The SCCA Trans Am series began modestly in 1966 with classes for sedans powered by engines both above and below 2.0 liters, with the higher displacement class featuring cars like the early Mustang. Dodge Dart and Plymouth Barracuda. This 289-powered ’63 Ford Falcon Sprint originally driven by James Taylor is a perfect example of the cars that ran early Trans Am events.
The Mustang quickly became one of the most popular cars in the series, with the notchback model being the preferred version during the first few years of Trans Am. Along with a number of privateer entries, Shelby also prepared many coupe-bodied Mustangs for use in Trans Am competition.
In 1967 Chevrolet introduced the Camaro to capture some of the Pony Car market that Ford had created with the Mustang a few years earlier. The Camaro soon became another popular platform for Trans Am racers, with few being more well known than the Smokey Yunick ’68 which is now owned and driven by the Edelbrock family. As with all of Yunick’s race cars, the Camaro was equipped with a number of rule-bending modifications to help give it a competitive edge.
With the exploding popularity of the American Pony Car market and the rising influence of Trans Am, automakers saw the potential of campaigning their own factory-supported cars in the series. Soon, Trans Am became one of the premier battleground for Detroit’s automakers.
The series would be directly responsible for the introduction of many famous production street cars that are heavily sought after by collectors and enthusiasts today. Cars like the Camaro Z/28, Boss 302 Mustang, Challenger T/A and AAR ‘Cuda all owe their existence completely to Trans Am racing.
Of course it wasn’t just the Big Three that could be found battling it out in Trans Am. American Motors became a perennial overachiever in the series with its distinct red white and blue colored Javelins. Even if the Javelin would never have any where near the sales numbers of its rivals, AMC’s success on the race track was incredible.
Much of AMC’s Trans Am success is credited to Roger Penske, who left the Camaro behind to head up AMC’s factory team in 1970.
AMC’s primary rival would be Ford’s factory-supported team, which campaigned its Bud Moore-prepared Boss 302 Mustangs and took the manufacturer’s championship during the 1970 season.

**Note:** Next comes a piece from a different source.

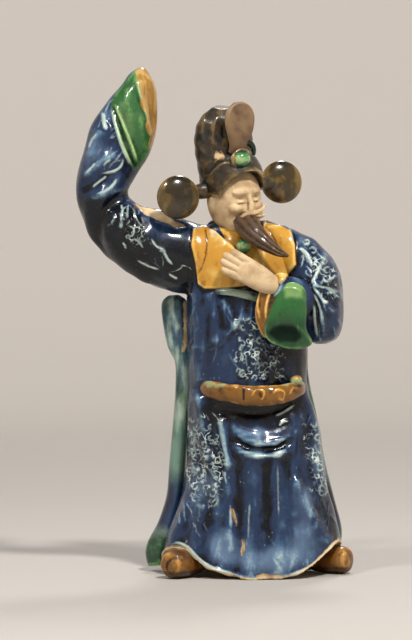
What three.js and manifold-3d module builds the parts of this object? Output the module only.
// A glazed stoneware roof ridge figure: a bearded official in a winged hat and a
// long robe, one sleeve thrown up beside the head and the other hand laid on the
// chest. It is one fired piece of clay, hollow and open under the skirt, where two
// legs in round-toed shoes stand inside the hem.
// Millimetres. +Z is up, -Y is the front, +X is the viewer's right from the front.
import * as THREE from 'three';
import { mergeVertices } from 'three/addons/utils/BufferGeometryUtils.js';
import Module from 'manifold-3d';

const wasm = await Module();
wasm.setup();

// Driving dimensions
const figureHeight = 280; // ground to the tip of the raised sleeve
const robeWall = 6.5; // clay of the hollow skirt
const cavityHeight = 74; // how far the hollow reaches up inside the skirt
const collarProud = 2.6; // the yoke stands this far off the robe
const beltHeight = 9.8; // face of the hoop belt
const beltThickness = 5.8;
const wingRadius = 11.8; // round ears of the hat
const wingThickness = 10;
const wingStem = 3.4; // radius of the stem that carries an ear
const plaqueWidth = 19; // upright plaque in front of the crown
const plaqueThickness = 4.4;
const jewelRadius = 4.8; // green boss on the hat's front
const beadRadius = 4; // green button at the collar
const cuffThickness = 7; // green hanging cuff
const liningThickness = 5; // ochre lining behind it
const fingerRadius = 2.2;
const shoeRadius = 7.7;
const legRadius = 6.4;
const sidePanelThickness = 9; // stiff panels behind the robe's two sides

// The pose and the free form are proportions of the height, written as they measure in
// a drawing of the figure 275 high, whose ground line is at 5.
const scale = figureHeight / 275;
const share = (value) => value * scale;
const point = (x, y, z) => new THREE.Vector3(x, y, z).multiplyScalar(scale);
const shareRows = (rows) => rows.map((row) => row.map(share));
const ground = share(5);

// Solids

function toSolid(geometry) {
  const bare = geometry.clone();
  bare.deleteAttribute('normal');
  bare.deleteAttribute('uv');
  const merged = mergeVertices(bare, 1e-4);
  const positions = merged.attributes.position.array;
  const triangles = Uint32Array.from(merged.index.array);
  if (signedVolume(positions, triangles) < 0) {
    for (let i = 0; i < triangles.length; i += 3) {
      [triangles[i], triangles[i + 1]] = [triangles[i + 1], triangles[i]];
    }
  }
  const mesh = new wasm.Mesh({
    numProp: 3,
    vertProperties: Float32Array.from(positions),
    triVerts: triangles,
  });
  return new wasm.Manifold(mesh);
}

function signedVolume(positions, triangles) {
  let sum = 0;
  const [a, b, c] = [new THREE.Vector3(), new THREE.Vector3(), new THREE.Vector3()];
  for (let i = 0; i < triangles.length; i += 3) {
    a.fromArray(positions, triangles[i] * 3);
    b.fromArray(positions, triangles[i + 1] * 3);
    c.fromArray(positions, triangles[i + 2] * 3);
    sum += a.dot(b.cross(c));
  }
  return sum / 6;
}

function toGeometry(solid) {
  const mesh = solid.getMesh();
  const positions = new Float32Array(mesh.numVert * 3);
  for (let i = 0; i < mesh.numVert; i++) {
    for (let k = 0; k < 3; k++) {
      positions[i * 3 + k] = mesh.vertProperties[i * mesh.numProp + k];
    }
  }
  const geometry = new THREE.BufferGeometry();
  geometry.setAttribute('position', new THREE.BufferAttribute(positions, 3));
  geometry.setIndex(new THREE.BufferAttribute(Uint32Array.from(mesh.triVerts), 1));
  geometry.computeVertexNormals();
  return geometry;
}

const joined = (solids) => solids.reduce((whole, next) => whole.add(next));

// A smooth (Catmull-Rom) reading of a table, with t from 0 at its first row to 1.
function rowAt(rows, t) {
  const spot = Math.min(Math.max(t, 0), 1) * (rows.length - 1);
  const i = Math.min(Math.floor(spot), rows.length - 2);
  const f = spot - i;
  const before = rows[Math.max(i - 1, 0)];
  const after = rows[Math.min(i + 2, rows.length - 1)];
  return rows[i].map((from, k) => {
    const to = rows[i + 1][k];
    const leave = (to - before[k]) / 2;
    const arrive = (after[k] - from) / 2;
    return (
      from +
      leave * f +
      (3 * (to - from) - 2 * leave - arrive) * f * f +
      (2 * (from - to) + leave + arrive) * f * f * f
    );
  });
}

// A ball whose rings are put where place says. It gets t from 0 at the first ring to 1
// at the last, the angle round the ring, and how far it is from pole to pole.
function ringed(sides, rings, place) {
  const geometry = new THREE.SphereGeometry(1, sides, rings + 1);
  const { position, uv } = geometry.attributes;
  for (let i = 0; i < position.count; i++) {
    const through = 1 - uv.getY(i);
    const ring = Math.round(through * (rings + 1));
    const t = Math.min(Math.max((ring - 1) / (rings - 1), 0), 1);
    const angle = (Math.round(uv.getX(i) * sides) % sides) * ((Math.PI * 2) / sides);
    const atPole = ring === 0 || ring === rings + 1;
    const spot = place(t, angle, atPole, through);
    position.setXYZ(i, spot.x, spot.y, spot.z);
  }
  return toSolid(geometry);
}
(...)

Perhaps the greatest thing about Trans Am during the late ’60s and early ’70s was the strong resemblance these cars had to their production counterparts. The series redefined the old saying “Win on Sunday, sell on Monday.”
Sure the suspensions were modified, special weight-saving tricks were used, and their 305 cubic inch (the displacement limit in the class) engines were built to realize every last drop of horsepower – but the cars looked and felt every bit like the ones found on showroom floors and street corners across the country.
This is something I love not just about Trans Am cars, but about so many racing machines from this era. It’s also one of the reasons why I can’t get nearly as excited about modern race cars as I can old ones.
While the machinery was great, Trans Am was made all the better by the talented men who drove these cars. The series featured an all-star cast of legendary drivers including Parnelli Jones, Sam Posey, George Follmer, Dan Gurney and Mark Donahue – all of whom had great international success across a range of motorsport disciplines.
It’s hard to describe the what it’s like to watch these cars race to someone who hasn’t witnessed it in person. While all of the cars are powered by similarly-prepared V8 engines with rear-wheel drive and comparable size and weight, you really begin to pick out the differences in the cars as you watch them run.
As you watch the action, you begin to notice how certain cars behave differently through corners – you notice the differences between the roar of the small block Ford motors and the AMCs, which have to be the loudest cars on the track. These have all the personality you could ask for – again something I think is often missing from modern race cars.
And while you won’t see the drivers of today’s Historic Trans Am group passing through the grass like Parnelli Jones or banging fenders in braking zones, you’ll still find the competition gets pretty heated when their race begins.
Bruce Canepa in particular always seems to drive his 1970 Javelin like an absolute madman, but then again he drives everything like a madman.
Aside from that, there’s the simple fact that late ’60s and early ’70s Trans Am machines are some of the coolest looking race cars of all time.
Aggressive chin spoilers, wide wheels and fat tires, ground-hugging stance and those glorious side pipes – I really could spend all day staring at these cars.
While all of the aforementioned stuff was of course done to make the cars faster, it also helped give them a style and personality that is unforgettable. As personal matter of opinion, when it comes to Pony Cars I much prefer this classic look over the big wheel pro-touring style that’s become so popular in recent years.
As for the history of the Trans Am series itself, the golden era was relatively short-lived. By 1971 most of the OEM support would be gone and as the ’70s continued the high performance Pony Cars themselves would disappear from the market as the gas crunch and government regulations took hold of the auto industry.
The Trans Am name would continue on in various forms over the following decades with a move to tube-chassis based race cars, but nothing would have the same magic or excitement that existed between 1966 and 1972.
However, with the efforts of the organizers, car owners and drivers of the Historic Trans Am group, the glory days the series are being reenacted regularly at vintage race events across the USA. There are many great things about these gatherings, but for me just the opportunity to experience historic Trans Am in action is worth the cost of admission alone.
I’ll never know exactly what it was like to have been trackside at a real Trans Am race during the golden era, but thanks to the Historic Trans Am racers and events like the Rolex Historics it sure feels like I was part of this unforgettable period of American motorsport history. In other words, mission accomplished.